English bass singer and conductor (1957–2025)

Matthew Robert Best (6 February 1957 – 10 May 2025) was an English bass singer, choral conductor, composer and academic. He had a long career as a singer at major opera houses of the United Kingdom including the Royal Opera House and the English National Opera, performing lead roles such as Wotan in Wagner's Der Ring des Nibelungen.

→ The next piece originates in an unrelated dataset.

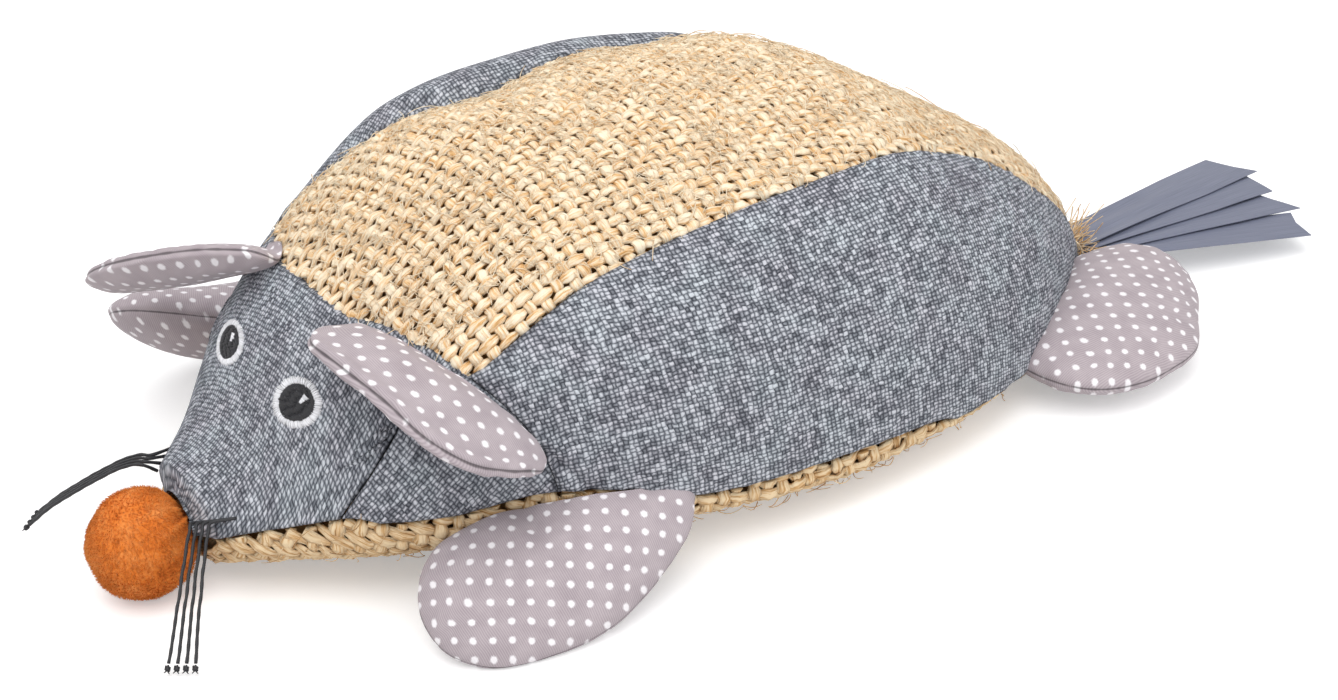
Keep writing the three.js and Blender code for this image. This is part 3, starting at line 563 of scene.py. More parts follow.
# Single stiff hairs that have worked loose from the yarns and lie on them or stand off a little
def stray_fibres(name, seed, places, lengths, lift, material, tone=0.8):
    chance = np.random.default_rng(seed)
    routes, normals, tones = [], [], []
    for share, angle in zip(*places):
        length = chance.uniform(*lengths)
        heading = chance.uniform(0, 2 * np.pi) + np.linspace(0, chance.normal(0, hair_curl), hair_joints)
        steps = np.full(hair_joints, length / (hair_joints - 1))
        steps[0] = 0
        shares = share + np.cumsum(np.cos(heading) * steps) / body_length
        angles = angle + np.cumsum(np.sin(heading) * steps) * gap_angle(share, 1)
        rise = chance.uniform(0.2, 1) * lift * np.sin(np.linspace(0.1, chance.uniform(1.4, 3), hair_joints))
        on_body = np.clip(shares, 0.002, 0.998)
        route = skin_point(on_body, angles, hair_lift + rise + soft_waves(shares, angles))
        route[:, 2] = np.maximum(route[:, 2], 0.3)
        routes.append(route)
        normals.append(skin_normal(on_body, angles))
        tones.append(chance.uniform(tone - 0.25, tone + 0.2))
    sizes = [hair_sizes] * len(routes)
    hairs = add_tubes(name, routes, sizes, sizes, normals, 4, tones)
    hairs.data.materials.append(material)
    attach(hairs, "toy_body")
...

Best was recognised internationally as conductor of vocal music performed with his ensemble Corydon Singers which he founded at age 16; their recordings of works by Anton Bruckner have been regarded as excellent and earned awards. He taught voice at the Royal Northern College of Music from 2015 until 2024.

== Life and career ==
Best was born in Farnborough on 6 February 1957. the son of Peter Best and his wife Mary née Reid. He first learned to play the clarinet and became interested in singing and conducting as a teenager. He said in an interview that he was spellbound when he heard a Wagner opera on radio. He attended Sevenoaks School where his opera, Humbug, was performed. He founded the Corydon Singers vocal ensemble there in 1973, initially for a single concert. Best sang as a member of the Monteverdi Choir and was awarded a choral scholarship.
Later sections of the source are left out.